M. Audiganne est moins ambitieux. Il ne rêve nullement de morale ni de nouveaux offices. Il n'a même rien en réserve, à nous dire plus tard, sur les lois du travail. Seulement, il y a deux ans, il a écrit un long article, dans la Revue des Deux-Mondes, sur plusieurs livres d'économie politique, et a cru devoir au public de le publier de nouveau, sous forme de brochure. On découvre bien qu'il n'est pas satisfait de ce qui existe et les théories économiques n'ont pas sa faveur, mais celles du socialisme ne lui plaisent pas davantage. Il se tient entre elles dans un parfait équilibre, pas plus à gauche qu'à droite, juste au milieu, sans plus de décision qu'un personnage des fables. C'est un nouvel éclectisme Nulle doctrine n'est absolument bonne, ni pourtant absolument mauvaise; il y a un choix à faire; mais ce choix reste à deviner. M. Audiganne ne se compromettra pas. Il était déjà chef de bureau sous l'ancien gouvernement, il sera b entôt sans doute directeur.

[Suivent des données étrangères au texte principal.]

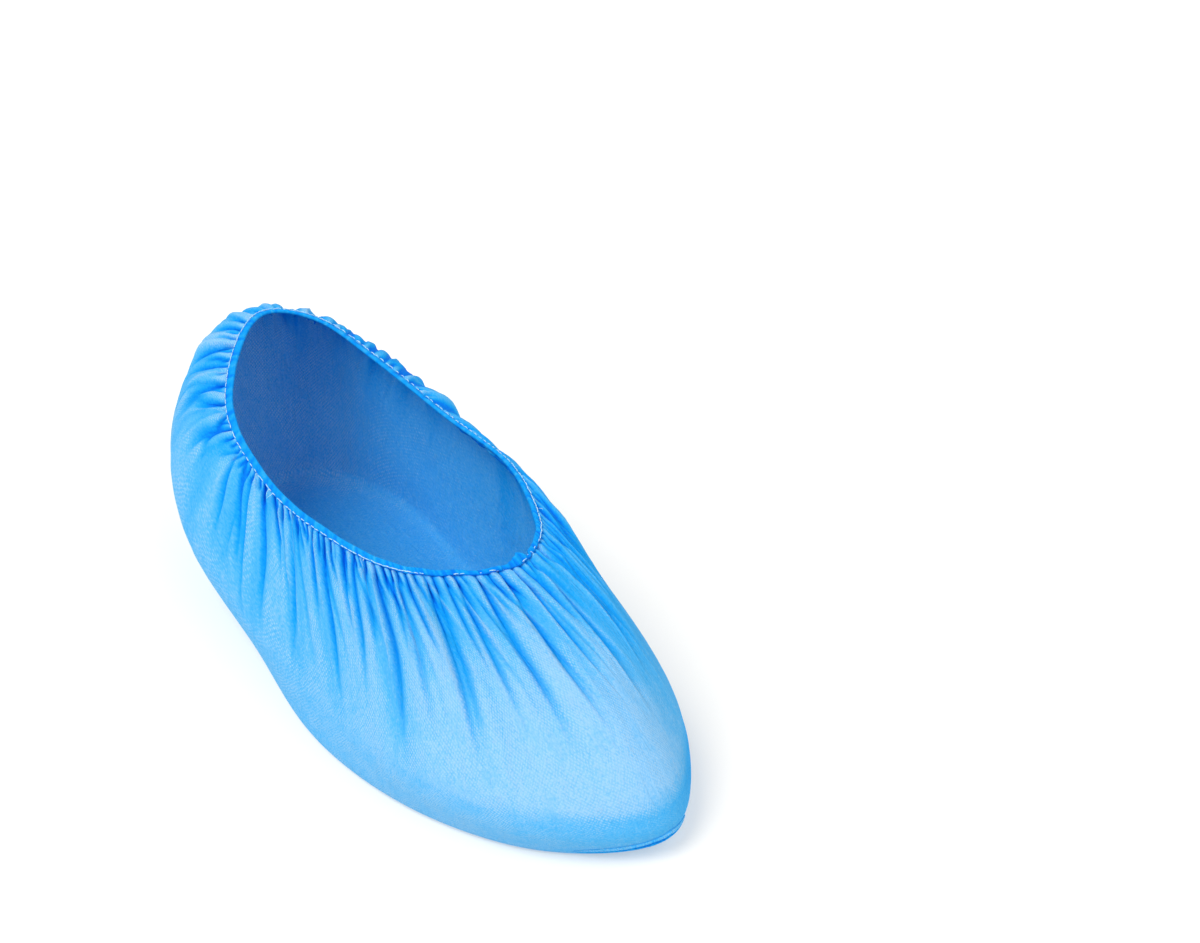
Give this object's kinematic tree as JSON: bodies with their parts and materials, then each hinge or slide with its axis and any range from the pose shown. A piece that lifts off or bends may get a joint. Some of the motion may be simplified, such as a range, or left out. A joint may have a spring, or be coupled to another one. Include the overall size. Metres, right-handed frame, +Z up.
{
  "type": "shoe cover",
  "caption": "Disposable nonwoven shoe cover in its worn form, with a gathered elastic hem round the opening and a seam tuck across the lower toe.",
  "frame": {"origin": "on the floor, under the middle of the part's box", "axes": "+Z up, toe towards -Y, heel towards +Y, outer side of the foot towards -X"},
  "size_m": [0.1286, 0.3234, 0.1009],
  "materials": {
    "nonwoven": "thin spunbond nonwoven with small embossed points, soft matt sheen",
    "hem": "double layer of the same nonwoven, sewn down over the elastic",
    "thread": "pale matt sewing thread"
  },
  "bodies": {
    "root": {"fabric_body": "nonwoven", "elastic_hem": "hem", "toe_seam": "nonwoven"}
  },
  "joints": []
}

La mince brochure de M. Schmit. fils d'ouvrier, longtemps ouvrier luimême, est toute différente des précédentes. Rien de hasardé, point de promesses ambitieuses, une très-grande connaissance des faits, un bon sens qui ne se dément jamais, des preuves à l'appui de toutes les idées, des principes excellents, des conclusions irréprochables, voilà cette brochure de 16 pages, pour laquelle je donnerais beaucoup de gros volumes. M. Schmit commence par montrer aux ouvriers combien l'agitation, le trouble des rues leur nuit. Il n'y aura point d'ouvrage dans la plupart des ateliers, leur dit-il, tant que vous resterez sur la place publique. Cela effraye les étrangers, éloigne les consommateurs, et la grève, volontaire d'abord, devient bientôt ainsi forcée. Faut il alors se fier à l'ouvrage que procurera l'État? M. Schmit appelle cet ouvrage-là de son vrai nom : l'aumône, l'aumône donnée à l'oisiveté, avilissante pour les travailleurs, et toujours restreinte dans d'étroites limites.

M. Schmit montre ensuite, et toujours dans un langage où l'on sent comme respirer la sincérité, la probité, l'importance des riches dans la société. Dans cette partie de sa brochure, il réfute parfaitement les idées si erronées, si funestes, qui ont dicté déjà plus d'un décret. «Ne nous endormons pas, dit-il, sur l'espoir que nous allons, vous et moi, vivre dans un pays de cocagne, comme pourrait en rêver un travailleur, un pays où chacun sera toujours sûr d'avoir de l'ouvrage et des journées bien payées.

» Il y a et il y aura dans tous temps, pour l'industrie comme pour l'agriculture, de mauvais jours et de mauvaises saisons : la nature est ainsi faite, et toutes les forces humaines se réuniraient vainement pour la changer.

» Il y a eu et il y aura dans tous les temps des ouvriers moins habiles et moins expéditifs que d'autres, et moins en état, dès lors, que leurs camarades de profiter des bénéfices du travail lorsqu'il donne, plus près de cesser d'y participer dès qu'il se ralentit... Il n'y a point d'organisation possible capable de prévoir ces calamités... »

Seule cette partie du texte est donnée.